** BEGIN Dataset content **
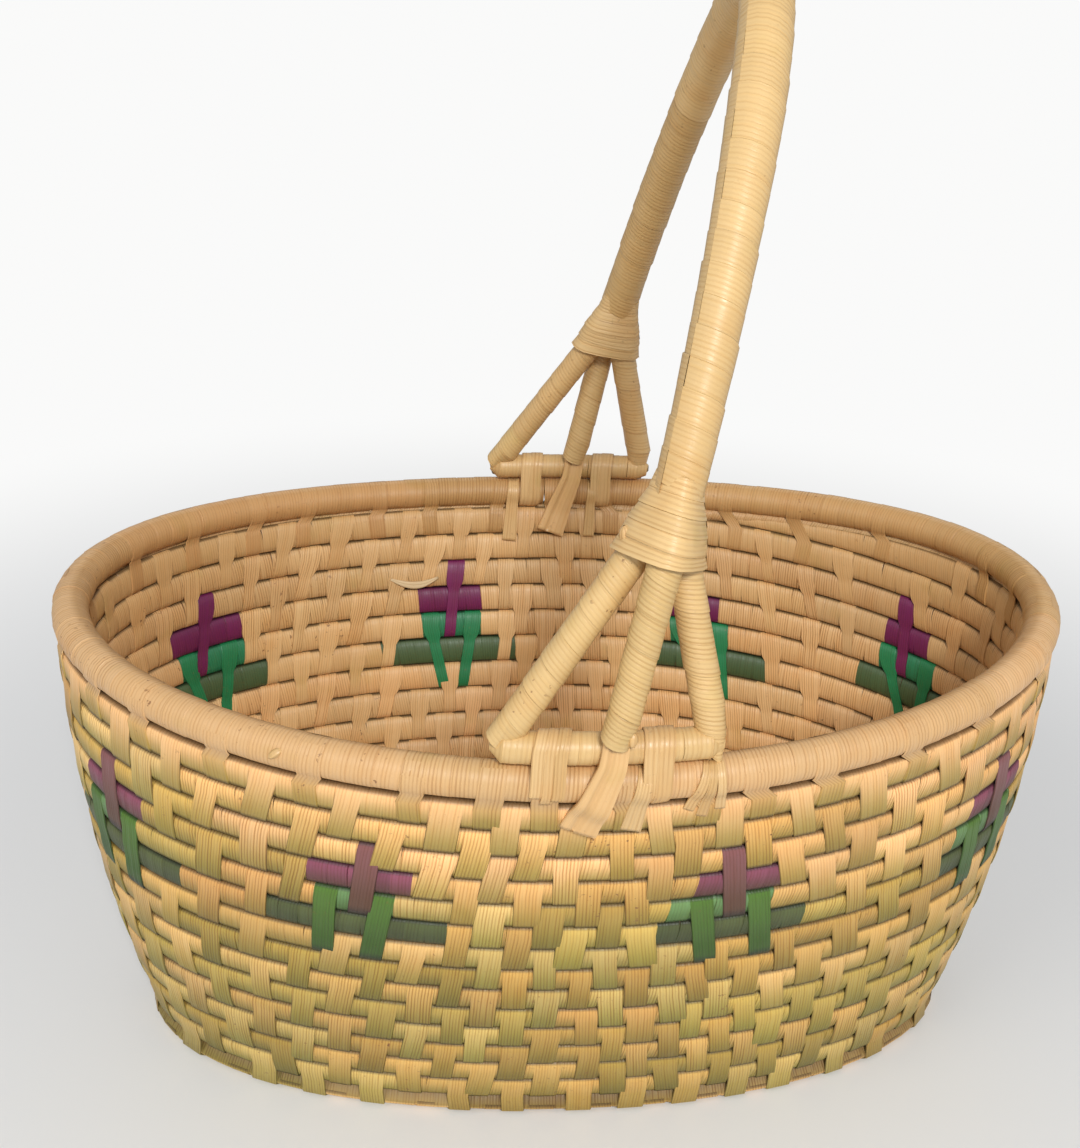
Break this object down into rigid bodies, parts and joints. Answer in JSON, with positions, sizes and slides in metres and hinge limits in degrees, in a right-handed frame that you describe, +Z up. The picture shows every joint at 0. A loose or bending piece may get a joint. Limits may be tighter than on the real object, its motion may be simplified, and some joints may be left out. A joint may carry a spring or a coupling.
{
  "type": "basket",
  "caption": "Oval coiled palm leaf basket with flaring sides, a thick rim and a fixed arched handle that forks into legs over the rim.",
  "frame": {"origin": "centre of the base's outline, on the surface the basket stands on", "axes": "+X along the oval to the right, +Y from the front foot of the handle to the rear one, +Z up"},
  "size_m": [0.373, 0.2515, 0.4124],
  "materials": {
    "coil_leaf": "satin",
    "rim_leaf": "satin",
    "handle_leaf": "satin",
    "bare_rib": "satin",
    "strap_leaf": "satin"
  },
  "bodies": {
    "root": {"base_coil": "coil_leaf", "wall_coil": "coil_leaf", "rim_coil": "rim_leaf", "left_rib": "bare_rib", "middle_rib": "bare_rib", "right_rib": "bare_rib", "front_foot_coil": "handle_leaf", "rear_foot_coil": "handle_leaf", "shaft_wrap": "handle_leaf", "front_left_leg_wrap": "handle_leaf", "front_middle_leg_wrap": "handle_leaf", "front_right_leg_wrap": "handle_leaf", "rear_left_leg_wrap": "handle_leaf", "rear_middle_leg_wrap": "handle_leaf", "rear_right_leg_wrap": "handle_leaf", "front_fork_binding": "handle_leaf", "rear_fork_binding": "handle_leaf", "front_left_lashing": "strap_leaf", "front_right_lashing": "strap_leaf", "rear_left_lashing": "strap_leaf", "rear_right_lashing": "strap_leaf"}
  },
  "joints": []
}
** END Dataset content **
# Task
Reproduce every line of the material above exactly.

# The reply
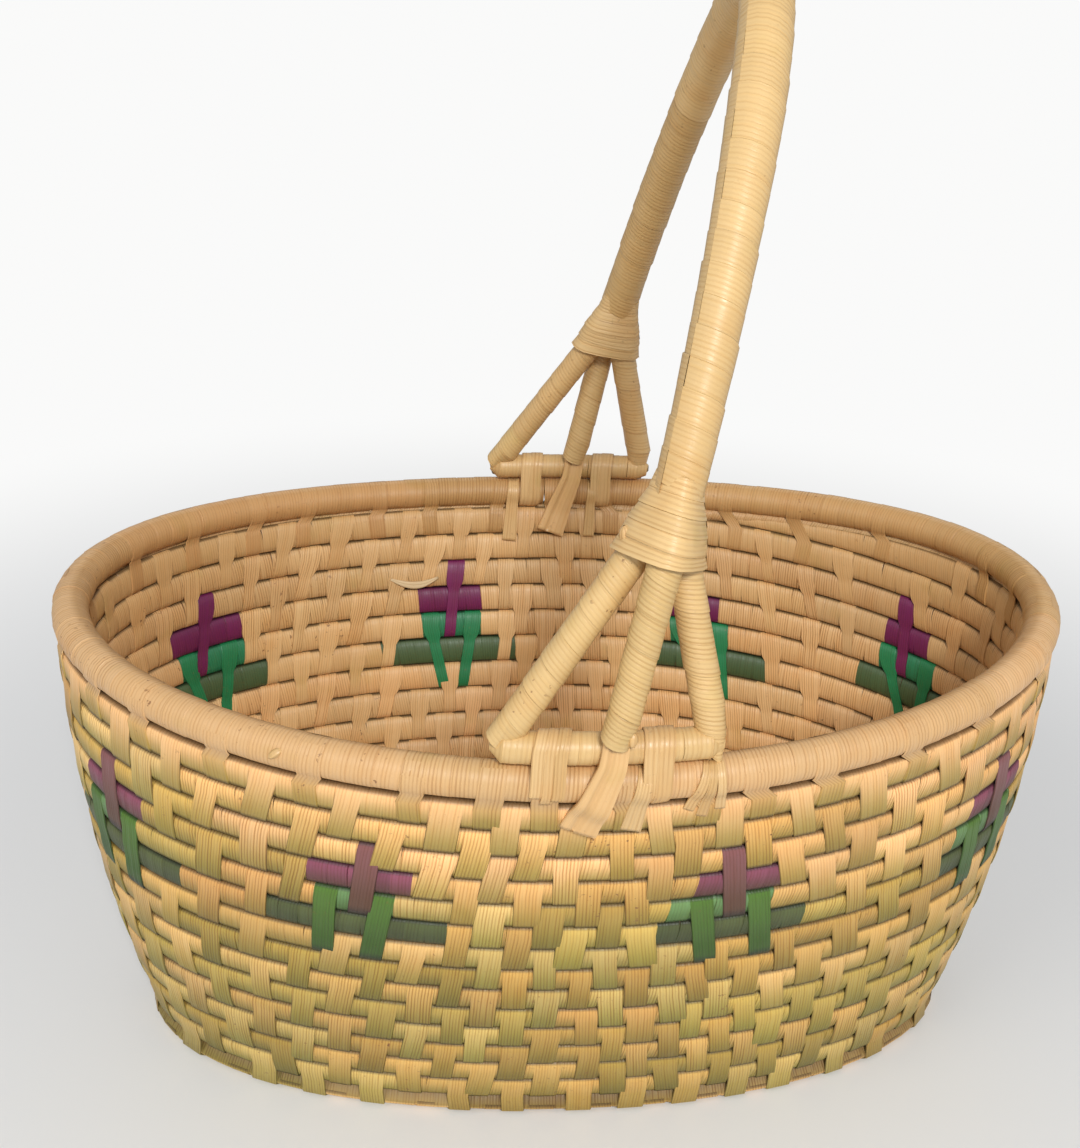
Break this object down into rigid bodies, parts and joints. Answer in JSON, with positions, sizes and slides in metres and hinge limits in degrees, in a right-handed frame that you describe, +Z up. The picture shows every joint at 0. A loose or bending piece may get a joint. Limits may be tighter than on the real object, its motion may be simplified, and some joints may be left out. A joint may carry a spring or a coupling.
{
  "type": "basket",
  "caption": "Oval coiled palm leaf basket with flaring sides, a thick rim and a fixed arched handle that forks into legs over the rim.",
  "frame": {"origin": "centre of the base's outline, on the surface the basket stands on", "axes": "+X along the oval to the right, +Y from the front foot of the handle to the rear one, +Z up"},
  "size_m": [0.373, 0.2515, 0.4124],
  "materials": {
    "coil_leaf": "satin",
    "rim_leaf": "satin",
    "handle_leaf": "satin",
    "bare_rib": "satin",
    "strap_leaf": "satin"
  },
  "bodies": {
    "root": {"base_coil": "coil_leaf", "wall_coil": "coil_leaf", "rim_coil": "rim_leaf", "left_rib": "bare_rib", "middle_rib": "bare_rib", "right_rib": "bare_rib", "front_foot_coil": "handle_leaf", "rear_foot_coil": "handle_leaf", "shaft_wrap": "handle_leaf", "front_left_leg_wrap": "handle_leaf", "front_middle_leg_wrap": "handle_leaf", "front_right_leg_wrap": "handle_leaf", "rear_left_leg_wrap": "handle_leaf", "rear_middle_leg_wrap": "handle_leaf", "rear_right_leg_wrap": "handle_leaf", "front_fork_binding": "handle_leaf", "rear_fork_binding": "handle_leaf", "front_left_lashing": "strap_leaf", "front_right_lashing": "strap_leaf", "rear_left_lashing": "strap_leaf", "rear_right_lashing": "strap_leaf"}
  },
  "joints": []
}